The Forex trading terminology
Understand majors, minors and exotics as well as the day to day phrases and acronyms used in forex trading.
How many times have you been part of a conversation between fx traders, or reading a discussion on a forex blog / forum and many of the words or phrases used dont make sense?
In our blog today, we are going to be looking at the different types of pairs and what they mean (Majors, Minors, Exotics) as well as some of the basic terminology, acronyms and language used in forex trading.
Types of fx pairs
When deciding what to trade you'll see the symbols of the currencies available. For example if your are going to trade the EURO vs the US DOLLAR, you will see the currency symbols:
EUR / USD
The first currency mentioned which in this case is the EURO is called the BASE currency, and the second currency which in this case is the USD is called the COUNTER Currency.
The most commonly traded pairs are called MAJORS and these include:
EUR/USD (EURO - US DOLLAR) USD/JPY (US DOLLAR - JAPANESE YEN) GBP/USD (BRITISH POUND - US DOLLAR) USD/CHF (US DOLLAR - SWISS FRANC) AUD/USD (AUSTRALIA DOLLAR - US DOLLAR) USD/CAD (US DOLLAR - CANADIAN DOLLAR)
You will notice that the US Dollar is always part of the currencies in the MAJOR pairs. MAJOR Pairs are the most traded pairs in the forex market and make up the majority of all trades. Therefore majors offer multiple traded opportunities with high liquidity.
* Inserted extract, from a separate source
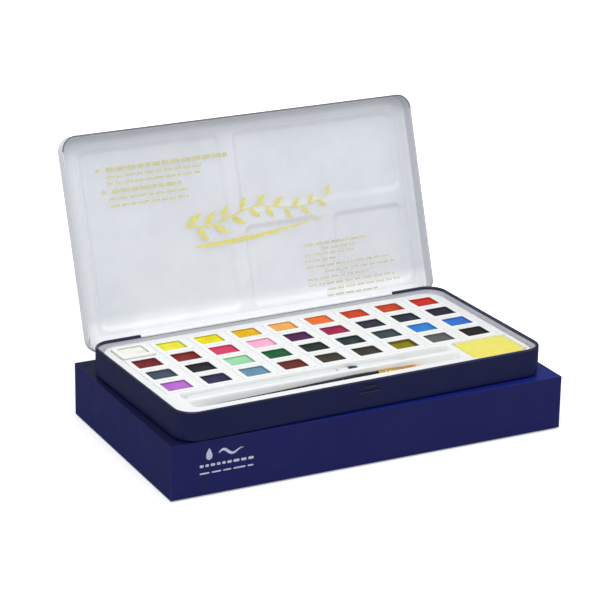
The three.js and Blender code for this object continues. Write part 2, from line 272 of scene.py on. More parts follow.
def within(x, y, box, corner):
    """How far each point lies inside a rectangle with round corners."""
    left, right, front, rear = box
    far_x = np.abs(x - (left + right) / 2) - (right - left) / 2 + corner
    far_y = np.abs(y - (front + rear) / 2) - (rear - front) / 2 + corner
    outside = np.hypot(np.maximum(far_x, 0), np.maximum(far_y, 0))
    return corner - outside - np.minimum(np.maximum(far_x, far_y), 0)


def ease(share):
    share = np.clip(share, 0, 1)
    return share * share * (3 - 2 * share)


def grown(box, by):
    left, right, front, rear = box
    return (left - by, right + by, front - by, rear + by)


def sheet(xs, ys, corner, upper, rim, skin=0.0, floor=None, adjust=None, firm=0.0):
    """A pressed sheet over a grid with round corners, square within a firm share of each corner.

    upper gives the upper face's heights. The lower face follows it a skin below, or is level
    at a floor. rim is the list of (outset, height) that leads round the edge between them.
    Returns points, faces, and for each face the number of its part: 0 is the upper face,
    then one for each strip of the rim, and the lower face last.
    """
    x, y = (axis.ravel() for axis in np.meshgrid(xs, ys))
    past_x = np.maximum(x - xs[-1] + corner, 0) - np.maximum(xs[0] + corner - x, 0)
    past_y = np.maximum(y - ys[-1] + corner, 0) - np.maximum(ys[0] + corner - y, 0)
    length = np.hypot(past_x, past_y)
    square = np.maximum(np.abs(past_x), np.abs(past_y))
    stretch = np.divide(length, square, out=np.ones_like(length), where=square > 0)
    start = firm * corner * stretch
    share = (square - firm * corner) / (corner - firm * corner)
    reach = start + (corner - start) * share
    scale = np.divide(reach, length, out=np.ones_like(length), where=share > 0)
    x, y = x + past_x * (scale - 1), y + past_y * (scale - 1)

    wide, deep = len(xs), len(ys)
    border = [*range(wide), *range(2 * wide - 1, wide * deep, wide)]
    border += [*range(wide * deep - 2, wide * (deep - 1) - 1, -1)]
    border += [*range(wide * (deep - 2), 0, -wide)]
    count = len(border)
    out_x, out_y = past_x[border] / length[border], past_y[border] / length[border]
    rings = []
    for outset, height in rim:
        around = [x[border] + outset * out_x, y[border] + outset * out_y, np.full(count, float(height))]
        rings.append(np.column_stack(around))
    if adjust:
        rings = [adjust(ring, out_y) for ring in rings]

    quads = [(j * wide + i, j * wide + i + 1) for j in range(deep - 1) for i in range(wide - 1)]
    faces = [(a, b, b + wide, a + wide) for a, b in quads]
    parts = [0] * len(quads)
    first = wide * deep
    last = first + count * len(rings)
    hoops = [border, *(range(start, start + count) for start in range(first, last, count))]
    hoops.append([last + index for index in border])
    for part, (upper_hoop, lower_hoop) in enumerate(zip(hoops, hoops[1:]), 1):
        faces += strip(upper_hoop, lower_hoop)
        parts += [part] * count
    faces += [(last + a + wide, last + b + wide, last + b, last + a) for a, b in quads]
    parts += [len(hoops)] * len(quads)
    x_y = np.column_stack([x, y])
    top = np.column_stack([x_y, upper(x, y)])
    under = upper(x, y) - skin if floor is None else np.full(len(x), floor)
    return np.concatenate([top, *rings, np.column_stack([x_y, under])]), faces, parts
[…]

You can also trade crosses, which are pairs that do not include the USD but contain other major currencies. For example, this could be the EUR/JPY.
Lastly we have the exotics. Exotics are made up of one major currency and one from an emerging market. An example could be EUR/ZAR (Euro / South african rant)
As mentioned above, sometimes traders use language that might make no sense to a person who is not a trader.
If for example, we imagine a conversation that involves phrases like:
- Going short whilst watching guppy
- I am currently flat but looking to go long.
Would you understand what the traders were saying?
What the traders are actually saying in the first instance would refer to them selling GBP/USD and looking for trade opportunities in GBP/JPY.
In the second instance what the traders are saying would be that currently they have no positions open at the moment but they are looking for opportunities to buy.
We ‘ve prepared a list of the most common slang words used in trading.
Going LONG - When you place a trade that is going to profit if the exchange rate rises Going SHORT - When you place a trade that is going to profit if the exchange rate falls FLAT - You have no positions currently open GREENBACK - US Dollar or USD Aussie - Australian Dollar or AUD SWISSY - Swiss Franc or CHF KIWI - New Zealand Dollar or NZD LOONIE - Canadian Dollar or CAD FIBER - Euro / Dollar pair or EUR/USD CABLE - British pound / US Dollar pair or GBP/USD GUPPY - British Pound / Japanese Yen or GBP/JPY YUPPY - Euro / Japanese Yen or EUR/JPY CHUNNEL - Euro British Pound or EUR/GBP
Now that we ‘ve touched on the most important aspects of understanding the different types of pairs available as well as the basic acronyms used for currencies, you should be able to dive deeper and participate in conversations with other forex traders that would in the past make no sense.